** BEGIN **
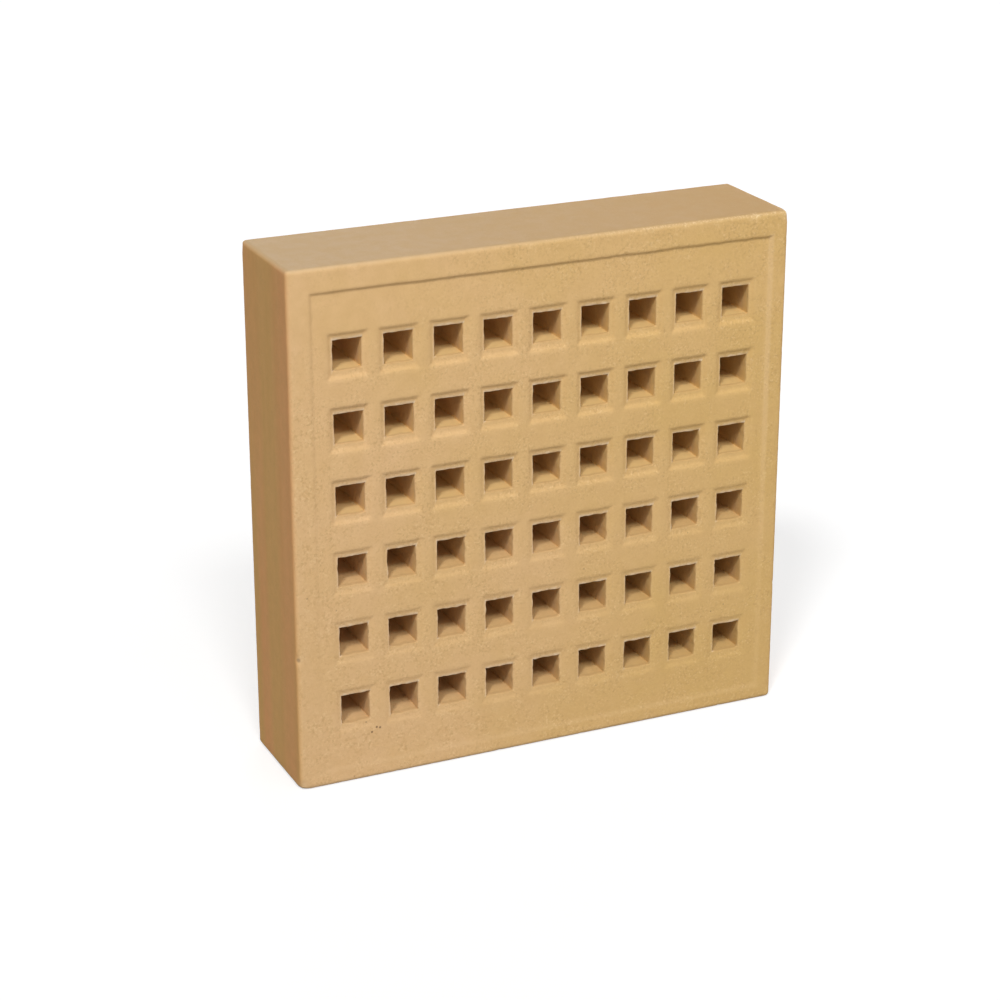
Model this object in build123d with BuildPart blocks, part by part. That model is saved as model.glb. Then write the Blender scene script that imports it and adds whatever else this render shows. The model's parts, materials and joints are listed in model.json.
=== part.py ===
"""Square-hole air brick, pressed from clay and fired as one piece.

The brick stands on its bottom bed. X runs along the wall, Y into it and Z up it.
The front face looks towards -Y. The origin is the middle of the bottom bed.
"""

from build123d import *
import os

# Overall size: one stretcher long and three courses high, without the mortar joints
brick_width = 215.0
brick_height = 215.0
brick_depth = 50.0
arris_radius = 2.0

# Pressed front: a raised border round a sunk panel with a bevelled step
border_width = 8.0
panel_depth = 1.0
step_slope = 45.0

# The press set its pattern a little right of and below the middle of the face
pattern_right = 1.0
pattern_down = 1.8

# Air holes, square and straight through, each in a dished surround
hole_columns = 9
hole_rows = 6
column_pitch = 21.0
row_pitch = 29.45
hole_size = 12.0

# The surround is wider above and below its hole than at the sides
surround_at_sides = 2.25
surround_above_and_below = 3.25
surround_depth = 1.1
surround_slope = 45.0

panel_width = brick_width - 2 * border_width
panel_height = brick_height - 2 * border_width
surround_width = hole_size + 2 * surround_at_sides
surround_height = hole_size + 2 * surround_above_and_below

# The middle of the pattern on the front face, with its normal out of the brick
front_face = Plane(
    origin=(pattern_right, -brick_depth / 2, brick_height / 2 - pattern_down),
    x_dir=(1, 0, 0),
    z_dir=(0, -1, 0),
)
panel_face = front_face.offset(-panel_depth)
surround_floor = panel_face.offset(-surround_depth)

with BuildPart() as air_brick:
    # Block of clay with every arris softened
    with BuildSketch(Plane.XY):
        Rectangle(brick_width, brick_depth)
    extrude(amount=brick_height)
    fillet(air_brick.edges(), radius=arris_radius)

    # Sunk panel
    with BuildSketch(front_face):
        Rectangle(panel_width, panel_height)
    extrude(amount=-panel_depth, taper=step_slope, mode=Mode.SUBTRACT)

    # Dished surround of each hole
    with BuildSketch(panel_face):
        with GridLocations(column_pitch, row_pitch, hole_columns, hole_rows):
            Rectangle(surround_width, surround_height)
    extrude(amount=-surround_depth, taper=surround_slope, mode=Mode.SUBTRACT)

    # Holes through to the back
    with BuildSketch(surround_floor):
        with GridLocations(column_pitch, row_pitch, hole_columns, hole_rows):
            Rectangle(hole_size, hole_size)
    extrude(amount=-brick_depth, mode=Mode.SUBTRACT)

air_brick.part.label = "air_brick"

os.makedirs("parts", exist_ok=True)
export_step(air_brick.part, "parts/air_brick.step")
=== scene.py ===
import json
import math
from typing import NamedTuple

import bpy
import numpy as np
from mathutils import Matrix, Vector, noise


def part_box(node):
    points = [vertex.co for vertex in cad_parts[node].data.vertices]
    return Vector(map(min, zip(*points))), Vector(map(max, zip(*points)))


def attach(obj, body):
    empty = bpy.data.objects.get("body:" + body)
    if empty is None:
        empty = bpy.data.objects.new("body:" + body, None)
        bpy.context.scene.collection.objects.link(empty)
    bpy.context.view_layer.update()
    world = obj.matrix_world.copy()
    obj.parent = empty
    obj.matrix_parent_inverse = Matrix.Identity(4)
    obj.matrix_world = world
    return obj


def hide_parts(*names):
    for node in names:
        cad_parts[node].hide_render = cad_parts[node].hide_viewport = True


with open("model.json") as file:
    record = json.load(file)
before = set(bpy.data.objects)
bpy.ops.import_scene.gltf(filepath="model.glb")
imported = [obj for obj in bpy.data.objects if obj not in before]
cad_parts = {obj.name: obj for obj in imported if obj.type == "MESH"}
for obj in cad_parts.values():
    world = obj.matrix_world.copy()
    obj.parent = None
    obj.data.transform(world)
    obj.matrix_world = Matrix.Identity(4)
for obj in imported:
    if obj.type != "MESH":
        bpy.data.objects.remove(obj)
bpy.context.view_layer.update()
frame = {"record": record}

MM = 0.001
NODE = "air_brick"
LOW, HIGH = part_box(NODE)

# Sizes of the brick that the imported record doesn't hold, the same as the solid's
ARRIS_RADIUS = 2.0 * MM
BORDER_WIDTH = 8.0 * MM
PANEL_DEPTH = 1.0 * MM
HOLE_SIZE = 12.0 * MM
SURROUND_AT_SIDES = 2.25 * MM
SURROUND_ABOVE_AND_BELOW = 3.25 * MM
SURROUND_DEPTH = 1.1 * MM
COLUMNS = 9
ROWS = 6

# Softened edges of the fired clay
LIP_RADIUS = 0.5 * MM
DISH_SOFTNESS = 0.55 * MM
DISH_TOP_WORN = 0.35 * MM

# The step round the panel, at its top, left, right and bottom: how much of its depth it kept at the start
# and end of each side, from the left or the top, and how far its slope has spread
STEP_KEPT = ((1.0, 0.95), (0.6, 0.0), (1.0, 0.3), (0.1, 0.25))
STEP_SPREAD = (0.2 * MM, 0.4 * MM, 0.5 * MM, 1.2 * MM)

# Nearest that a point counts as being to a side of the panel, where the depth drifts between the sides
STEP_NEAREST = 4.0 * MM

# How much of the full dish each row kept at its top and at its bottom, from the top row down
DISH_KEPT = (0.92, 0.92, 0.86, 0.66, 0.54, 0.47)
DISH_KEPT_BELOW = (0.8, 0.8, 0.7, 0.45, 0.35, 0.32)


def stated_hole(row, column):
    """Centre of a hole that the record states as an opening, on the front face as x and z."""
    for opening in frame["record"]["physics"]["openings"]:
        if opening["name"] == f"air_hole_row_{row}_column_{column}":
            low, high = opening["box_m"]
            return (low[0] + high[0]) / 2, (low[2] + high[2]) / 2
    raise ValueError(f"no opening is stated at row {row}, column {column}")


FIRST_X, FIRST_Z = stated_hole(1, 1)
LAST_X, LAST_Z = stated_hole(ROWS, COLUMNS)
HOLE_X = np.array([FIRST_X + (LAST_X - FIRST_X) * c / (COLUMNS - 1) for c in range(COLUMNS)])
HOLE_Z = np.array([FIRST_Z + (LAST_Z - FIRST_Z) * r / (ROWS - 1) for r in range(ROWS)])
HOLE_HALF = HOLE_SIZE / 2
PATTERN_X = (FIRST_X + LAST_X) / 2
PATTERN_Z = (FIRST_Z + LAST_Z) / 2
PANEL_HALF_X = (HIGH.x - LOW.x) / 2 - BORDER_WIDTH
PANEL_HALF_Z = (HIGH.z - LOW.z) / 2 - BORDER_WIDTH


# Lines that the front and the back are divided by

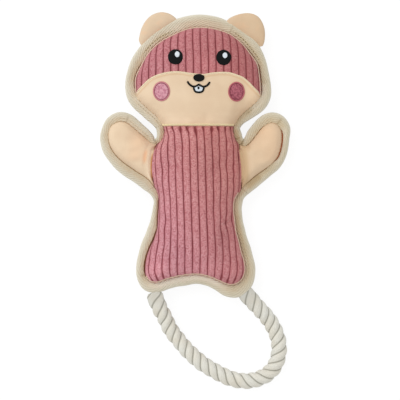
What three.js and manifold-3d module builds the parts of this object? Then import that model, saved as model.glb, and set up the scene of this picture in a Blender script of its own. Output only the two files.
** END **
WHAT THIS TASK INVOLVES
Return the lines above exactly, keeping every word.

ANSWER FOR THIS EXERCISE
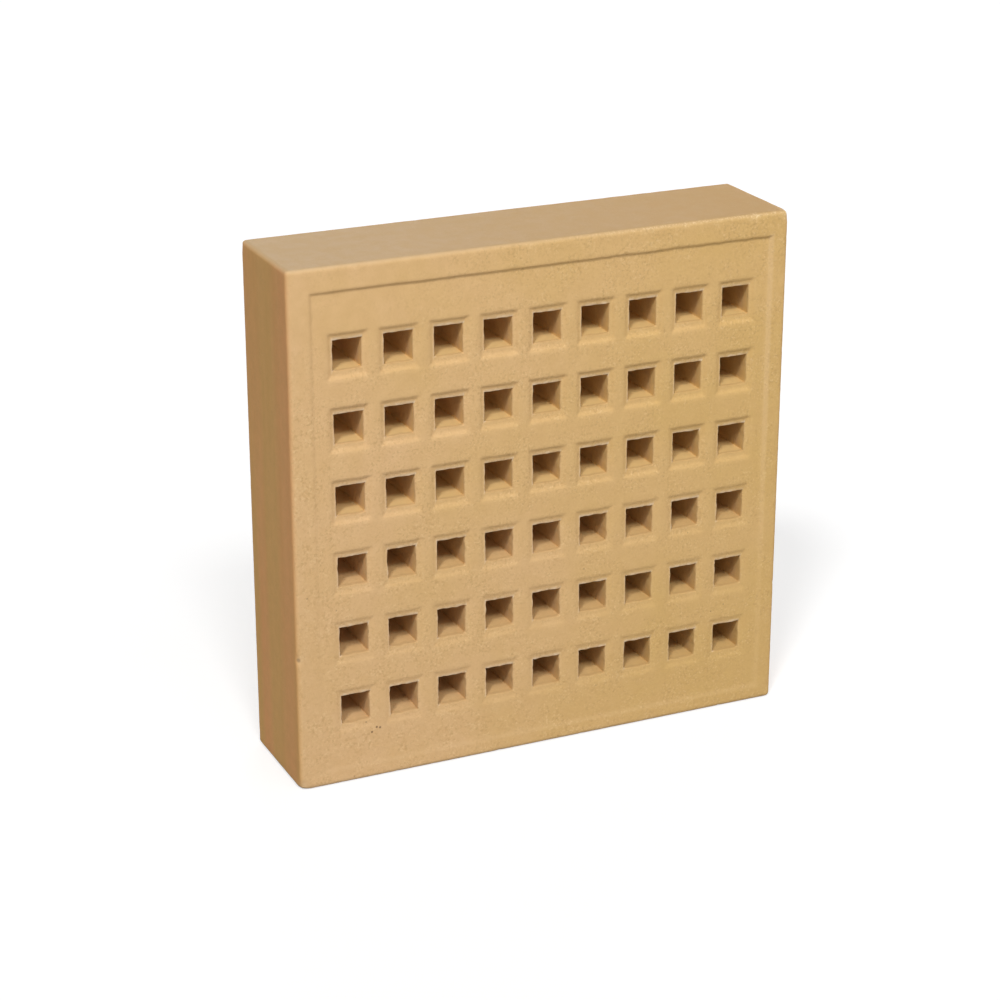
Model this object in build123d with BuildPart blocks, part by part. That model is saved as model.glb. Then write the Blender scene script that imports it and adds whatever else this render shows. The model's parts, materials and joints are listed in model.json.
=== part.py ===
"""Square-hole air brick, pressed from clay and fired as one piece.

The brick stands on its bottom bed. X runs along the wall, Y into it and Z up it.
The front face looks towards -Y. The origin is the middle of the bottom bed.
"""

from build123d import *
import os

# Overall size: one stretcher long and three courses high, without the mortar joints
brick_width = 215.0
brick_height = 215.0
brick_depth = 50.0
arris_radius = 2.0

# Pressed front: a raised border round a sunk panel with a bevelled step
border_width = 8.0
panel_depth = 1.0
step_slope = 45.0

# The press set its pattern a little right of and below the middle of the face
pattern_right = 1.0
pattern_down = 1.8

# Air holes, square and straight through, each in a dished surround
hole_columns = 9
hole_rows = 6
column_pitch = 21.0
row_pitch = 29.45
hole_size = 12.0

# The surround is wider above and below its hole than at the sides
surround_at_sides = 2.25
surround_above_and_below = 3.25
surround_depth = 1.1
surround_slope = 45.0

panel_width = brick_width - 2 * border_width
panel_height = brick_height - 2 * border_width
surround_width = hole_size + 2 * surround_at_sides
surround_height = hole_size + 2 * surround_above_and_below

# The middle of the pattern on the front face, with its normal out of the brick
front_face = Plane(
    origin=(pattern_right, -brick_depth / 2, brick_height / 2 - pattern_down),
    x_dir=(1, 0, 0),
    z_dir=(0, -1, 0),
)
panel_face = front_face.offset(-panel_depth)
surround_floor = panel_face.offset(-surround_depth)

with BuildPart() as air_brick:
    # Block of clay with every arris softened
    with BuildSketch(Plane.XY):
        Rectangle(brick_width, brick_depth)
    extrude(amount=brick_height)
    fillet(air_brick.edges(), radius=arris_radius)

    # Sunk panel
    with BuildSketch(front_face):
        Rectangle(panel_width, panel_height)
    extrude(amount=-panel_depth, taper=step_slope, mode=Mode.SUBTRACT)

    # Dished surround of each hole
    with BuildSketch(panel_face):
        with GridLocations(column_pitch, row_pitch, hole_columns, hole_rows):
            Rectangle(surround_width, surround_height)
    extrude(amount=-surround_depth, taper=surround_slope, mode=Mode.SUBTRACT)

    # Holes through to the back
    with BuildSketch(surround_floor):
        with GridLocations(column_pitch, row_pitch, hole_columns, hole_rows):
            Rectangle(hole_size, hole_size)
    extrude(amount=-brick_depth, mode=Mode.SUBTRACT)

air_brick.part.label = "air_brick"

os.makedirs("parts", exist_ok=True)
export_step(air_brick.part, "parts/air_brick.step")
=== scene.py ===
import json
import math
from typing import NamedTuple

import bpy
import numpy as np
from mathutils import Matrix, Vector, noise


def part_box(node):
    points = [vertex.co for vertex in cad_parts[node].data.vertices]
    return Vector(map(min, zip(*points))), Vector(map(max, zip(*points)))


def attach(obj, body):
    empty = bpy.data.objects.get("body:" + body)
    if empty is None:
        empty = bpy.data.objects.new("body:" + body, None)
        bpy.context.scene.collection.objects.link(empty)
    bpy.context.view_layer.update()
    world = obj.matrix_world.copy()
    obj.parent = empty
    obj.matrix_parent_inverse = Matrix.Identity(4)
    obj.matrix_world = world
    return obj


def hide_parts(*names):
    for node in names:
        cad_parts[node].hide_render = cad_parts[node].hide_viewport = True


with open("model.json") as file:
    record = json.load(file)
before = set(bpy.data.objects)
bpy.ops.import_scene.gltf(filepath="model.glb")
imported = [obj for obj in bpy.data.objects if obj not in before]
cad_parts = {obj.name: obj for obj in imported if obj.type == "MESH"}
for obj in cad_parts.values():
    world = obj.matrix_world.copy()
    obj.parent = None
    obj.data.transform(world)
    obj.matrix_world = Matrix.Identity(4)
for obj in imported:
    if obj.type != "MESH":
        bpy.data.objects.remove(obj)
bpy.context.view_layer.update()
frame = {"record": record}

MM = 0.001
NODE = "air_brick"
LOW, HIGH = part_box(NODE)

# Sizes of the brick that the imported record doesn't hold, the same as the solid's
ARRIS_RADIUS = 2.0 * MM
BORDER_WIDTH = 8.0 * MM
PANEL_DEPTH = 1.0 * MM
HOLE_SIZE = 12.0 * MM
SURROUND_AT_SIDES = 2.25 * MM
SURROUND_ABOVE_AND_BELOW = 3.25 * MM
SURROUND_DEPTH = 1.1 * MM
COLUMNS = 9
ROWS = 6

# Softened edges of the fired clay
LIP_RADIUS = 0.5 * MM
DISH_SOFTNESS = 0.55 * MM
DISH_TOP_WORN = 0.35 * MM

# The step round the panel, at its top, left, right and bottom: how much of its depth it kept at the start
# and end of each side, from the left or the top, and how far its slope has spread
STEP_KEPT = ((1.0, 0.95), (0.6, 0.0), (1.0, 0.3), (0.1, 0.25))
STEP_SPREAD = (0.2 * MM, 0.4 * MM, 0.5 * MM, 1.2 * MM)

# Nearest that a point counts as being to a side of the panel, where the depth drifts between the sides
STEP_NEAREST = 4.0 * MM

# How much of the full dish each row kept at its top and at its bottom, from the top row down
DISH_KEPT = (0.92, 0.92, 0.86, 0.66, 0.54, 0.47)
DISH_KEPT_BELOW = (0.8, 0.8, 0.7, 0.45, 0.35, 0.32)


def stated_hole(row, column):
    """Centre of a hole that the record states as an opening, on the front face as x and z."""
    for opening in frame["record"]["physics"]["openings"]:
        if opening["name"] == f"air_hole_row_{row}_column_{column}":
            low, high = opening["box_m"]
            return (low[0] + high[0]) / 2, (low[2] + high[2]) / 2
    raise ValueError(f"no opening is stated at row {row}, column {column}")


FIRST_X, FIRST_Z = stated_hole(1, 1)
LAST_X, LAST_Z = stated_hole(ROWS, COLUMNS)
HOLE_X = np.array([FIRST_X + (LAST_X - FIRST_X) * c / (COLUMNS - 1) for c in range(COLUMNS)])
HOLE_Z = np.array([FIRST_Z + (LAST_Z - FIRST_Z) * r / (ROWS - 1) for r in range(ROWS)])
HOLE_HALF = HOLE_SIZE / 2
PATTERN_X = (FIRST_X + LAST_X) / 2
PATTERN_Z = (FIRST_Z + LAST_Z) / 2
PANEL_HALF_X = (HIGH.x - LOW.x) / 2 - BORDER_WIDTH
PANEL_HALF_Z = (HIGH.z - LOW.z) / 2 - BORDER_WIDTH


# Lines that the front and the back are divided by

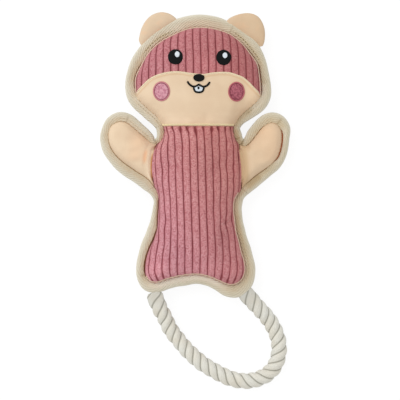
What three.js and manifold-3d module builds the parts of this object? Then import that model, saved as model.glb, and set up the scene of this picture in a Blender script of its own. Output only the two files.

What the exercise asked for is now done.